Pretty soon (actually not soon, this movie is slower than snot rolling uphill) all has pretty much gone to hell in the hotel, literally. Elevators spew blood, wicked Jack sees dead people (oh what a corny joke, stop now please) Raoul is either hallucinating (my guess) or being visited by very unattractive (imagine that) non-ghosts of non-Christmas pasts. This is where more beastly children (see reason #2 that this movie is horrifying) come in. Apparently, their lunatic father who was previously a hotel caretaker and went batty because he knew Shelley Duvall was coming murdered them (oh my, this paragraph has many parentheses, it is brilliant).

Here are the weasels as they appear when they try to convince Raoul to "come play with us forever":

Fat chance of that, after they appear to him like this:

Nice try, ladies, but your desperate cry for sympathy over your brutal murders only succeeded in scaring the hell out of the poor Mexican bastard. I lied. He's not Mexican, just obnoxious. While all this madness is taking place, Slack Jack has been trying to finish his shitty novel. Did I mention he was a writer spending the winter writing a novel? Well he is.

Eventually (and you WILL be waiting for centuries) Jackie O goes off the deep end and loses what little sanity his unsightly ass has retained over the years, what with John Edward for a son (haha! This movie came out in 1980! No one knew who John Edward was! I defy all time and reason!) a sniveling hellcat for a spouse, and those amusing eyebrows. I offer eyebrow evidence here:

See? They're downright mad.

Back in the land of the whacked crazies, this bitch has put in some appearances in a certain room that Raoul discovered whilst cruising on his ultra-stylish Big Wheel. How cool can this kid get?

At first, she appears to be a semi-normal looking, if not dead, naked lady in a bathtub. But an attractive person in this movie? It is, of course, too good to be true, as she morphs into THIS while chasing peeping-tom pervert Raoul out of her room:

Not a sexy image. This movie contains no sexy images. If you are looking for that, rent porn. Also, be very glad this contains no sexiness, because it also contains Jack Nicholson, Shelley Duvall and Scatchico.

Moving right along (unlike the actual movie) the inevitable Jack Attack (such a great name for rhyming) finally takes place. Yes! You think. This is what I have waited for all movie long.
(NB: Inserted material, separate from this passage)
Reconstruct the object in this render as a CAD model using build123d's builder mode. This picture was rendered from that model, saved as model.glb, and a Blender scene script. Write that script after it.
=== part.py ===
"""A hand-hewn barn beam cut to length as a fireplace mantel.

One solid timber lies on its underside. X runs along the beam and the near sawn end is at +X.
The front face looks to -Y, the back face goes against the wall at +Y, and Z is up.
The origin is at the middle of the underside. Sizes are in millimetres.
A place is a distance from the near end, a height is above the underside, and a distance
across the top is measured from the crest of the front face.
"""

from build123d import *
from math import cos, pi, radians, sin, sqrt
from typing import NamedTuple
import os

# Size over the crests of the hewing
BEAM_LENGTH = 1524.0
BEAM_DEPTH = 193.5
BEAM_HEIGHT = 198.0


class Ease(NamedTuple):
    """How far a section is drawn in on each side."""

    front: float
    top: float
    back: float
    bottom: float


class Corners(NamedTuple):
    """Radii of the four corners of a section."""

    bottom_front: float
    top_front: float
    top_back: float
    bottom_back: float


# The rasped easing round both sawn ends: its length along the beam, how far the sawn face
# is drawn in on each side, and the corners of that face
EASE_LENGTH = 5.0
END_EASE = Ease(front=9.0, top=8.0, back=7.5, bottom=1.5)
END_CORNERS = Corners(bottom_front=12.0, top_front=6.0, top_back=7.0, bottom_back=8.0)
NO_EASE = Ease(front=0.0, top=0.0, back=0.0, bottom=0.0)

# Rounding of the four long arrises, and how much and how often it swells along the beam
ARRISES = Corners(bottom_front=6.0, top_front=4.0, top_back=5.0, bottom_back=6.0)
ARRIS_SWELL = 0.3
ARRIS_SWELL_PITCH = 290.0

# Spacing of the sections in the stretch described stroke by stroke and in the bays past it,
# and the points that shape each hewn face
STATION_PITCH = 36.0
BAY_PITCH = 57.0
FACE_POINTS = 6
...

This movie must be famous for something, and we have already established that it's not for scariness, funny characters, or sexiness so it must be his glorious attack! Just you wait, Henry Higgins, nothing could turn this bitch into a fair lady.

Jack Attack begins! WEEEE dogs! (Or so you think, at the time)

The ugly whorenut is scared, and ugly. That basically sums up her entire performance in the film. Being scared and ugly is a surefire way to break into the movie business. Remember that.

I forget how Queen Hideous escapes the whole Here's Johnny scene (I'm not bothering to explain it, every site I've seen describes it as "infamous" so figure it out by your damn self) but I'm guessing it was somehow like this:

Or maybe not, but that picture is a classic capture of the scary monstrosity that she is. I do know that Raoul ends up outside in this dumbass hedge maze being chased by Mack Jack waving his ax around like it's a wooden leg. What a twat.

Raoul is finally saved by his bitchkins mother, who, if I recall correctly, loads her snotnosed beetlechild into some sort of tractor-like device, finally saves Raoul and they escape into the sunset as Jack freezes to death. The family that plays together...

Here is the Jacksicle. (The Jack jokes keep coming even after the rhymes are exhausted. Oh my.) Oh, and Scatman is dead by the way. He was axed by the Jack. One..last..rhyme..) In summary, this movie sucks more than a horny teenage boy on a drunk girl's tit. And that's a whole lot.